New Mexico’s first electrocution was done by Rich Owens, Oklahoma’s executioner. Owens had been hired by penitentiary Warden Edwin Swope (later Warden at Alcatraz). Whoever Vermont hired (quite possibly New York’s fifth and last executioner Dow Hover) they were up to the job. It was the last time the lights burned in Vermont’s death chamber (they never dimmed when the switch was thrown either, contrary to popular myth). The chair remained on hand, but would never be used again.

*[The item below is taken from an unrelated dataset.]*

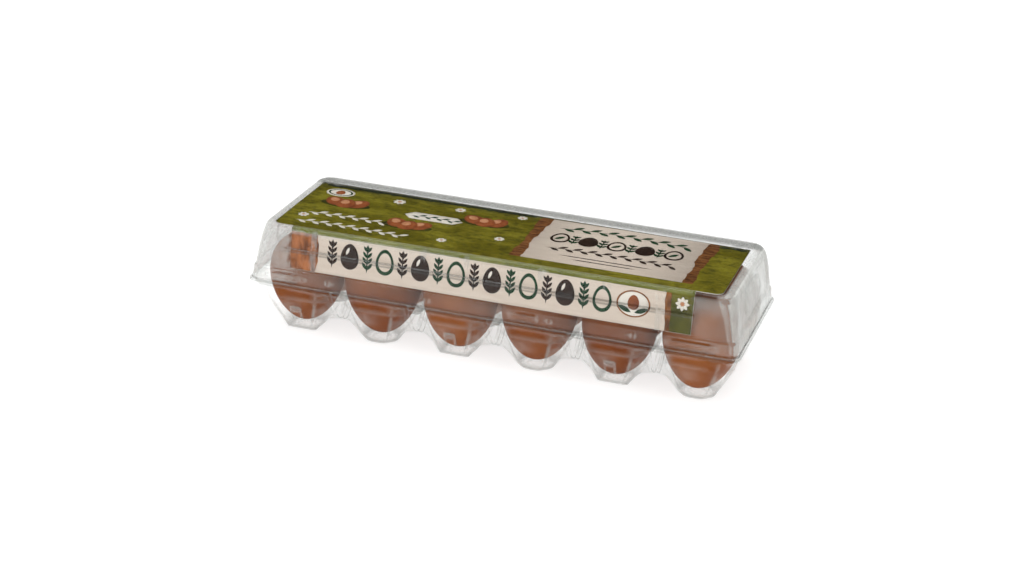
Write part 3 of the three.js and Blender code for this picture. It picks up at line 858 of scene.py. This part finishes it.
def fit_egg(node):
    """Poles, width and taper of a frame egg. Its radius over the sine of its place is a straight
    line in the cosine of that place, so two numbers say how wide it is and how much it tapers."""
    mesh = frame["nodes"][node].data
    points = np.empty(len(mesh.vertices) * 3, np.float32)
    mesh.vertices.foreach_get("co", points)
    points = points.reshape(-1, 3).astype(float) / MM
    low, high = points[points[:, 2].argmin()], points[points[:, 2].argmax()]
    centre, half = (low + high) / 2, np.linalg.norm(high - low) / 2
    along = (high - low) / (2 * half)
    cosine = -((points - centre) @ along) / half
    radius = np.linalg.norm(np.cross(points - centre, along), axis=1)
    sine = np.sqrt(np.clip(1 - cosine ** 2, 0, 1))
    body = sine > 0.2
    slope, width = np.polyfit(cosine[body], radius[body] / sine[body], 1)
    return centre, along, half, width, -slope / width


EGG_RINGS, EGG_SIDES = 56, 72


def make_egg(node, number, slot):
    """radius = width * sine * (1 - taper * cosine) of the place from pole to pole, plus two shallow
    waves that each egg has turned its own way."""
    centre, along, half, width, taper = fit_egg(node)
    place = np.linspace(0, math.pi, EGG_RINGS)[:, None]
    turn = np.arange(EGG_SIDES)[None, :] * 2 * math.pi / EGG_SIDES
    radius = width * np.sin(place) * (1 - taper * np.cos(place))
    wave = 0.12 * np.sin(2 * turn + number) + 0.07 * np.sin(3 * turn + 2 * place + 1.7 * number)
    radius = radius + wave * np.sin(place) ** 2
    first, second = egg_axes(along)
    points = (centre - along * (half * np.cos(place))[..., None]
              + first * (radius * np.cos(turn))[..., None] + second * (radius * np.sin(turn))[..., None])
    skin, faces = weld(points.reshape(-1, 3), grid_faces(EGG_RINGS, EGG_SIDES, closed=True))
    outward = (point_normals(skin, faces) * (skin - centre)).sum(1).mean()
    if outward < 0:
        faces = flip(faces)
    piece = put_piece(f"egg_shell_{number}", skin, faces, "tray", slot, SHELLS[slot])
    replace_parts(piece, node)


slots = {row["node"]: row["material_slot"] for row in frame["record"]["subparts"]}
for number in range(1, 2 * ALONG + 1):
    make_egg(f"egg_{number}", number, slots[f"egg_{number}"])

# %% [markdown]
# ## The printed card
#
# Under the lid lies a card that covers most of the top and folds down behind the front wall. It is a
# strip of board: one path runs from its back edge over the fold to its free edge, and columns run
# along the carton. The flap is shorter than the top, so it is a piece of its own that starts at the
# fold. The board is white underneath, so the inner skin has a material of its own.

# %% Card materials
FAR_GREEN = linear(40, 44, 22)
FAR_FROM, FAR_TO = 0.028, 0.04
PAPER_SHINE = 0.02


def grass_print(name, *tones):
    """A mown field: dark, light and shade greens mixed by a wide, a middle and a fine grain, and
    darker towards the far edge, whose line wanders."""
    r = Recipe(name)
    dark, light, shade = (linear(*tone) for tone in tones)
    wide = r.ramp(r.noise(34.0, detail=5.0, stretch=(1.0, 2.2, 1.0)), 0.38, 0.62)
    tufts = r.ramp(r.noise(170.0, detail=4.0, roughness=0.65, stretch=(1.0, 1.8, 1.0)), 0.42, 0.7)
    blades = r.ramp(r.noise(600.0, detail=4.0, roughness=0.7), 0.35, 0.65)
    colour = r.mix(wide, dark, light)
    colour = r.mix(r.math("MULTIPLY", tufts, 0.7), colour, shade)
    colour = r.mix(r.math("MULTIPLY", blades, 0.3), colour, shade)
    apart = r.node("ShaderNodeSeparateXYZ", Vector=r.place)
    wander = r.math("MULTIPLY", r.noise(90.0), 0.012)
    far = r.ramp(r.math("ADD", apart.outputs["Y"], wander), FAR_FROM, FAR_TO)
    colour = r.mix(r.math("MULTIPLY", far, 0.6), colour, FAR_GREEN)
    return r.matt(colour, PAPER_SHINE, relief=r.noise(700.0), depth=0.00005, strength=0.3)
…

Vermont effectively abandoned capital punishment in 1965 although it remained part of state law for murder until 1987. For several years between 1972 and 1976 Vermont had no constitutional death penalty laws. 1972’s US Supreme Court ruling in Furman vs Georgia had struck down all state death penalty laws. The Court’s ruling on Gregg vs Georgia in 1976 allowed executions to resume, but Vermont’s electric chair sat idle. Today it resides in storage at the Vermont Historical Society, donated by prison authorities on condition it never be put on public display. Never again is a Vermont prisoner likely to hear a judge use the dreaded phrase:

“The punishment of death shall be inflicted by causing to pass through the body of the convict a current of electricity of sufficient intensity to cause death, and the application of such a current until such convict is dead.”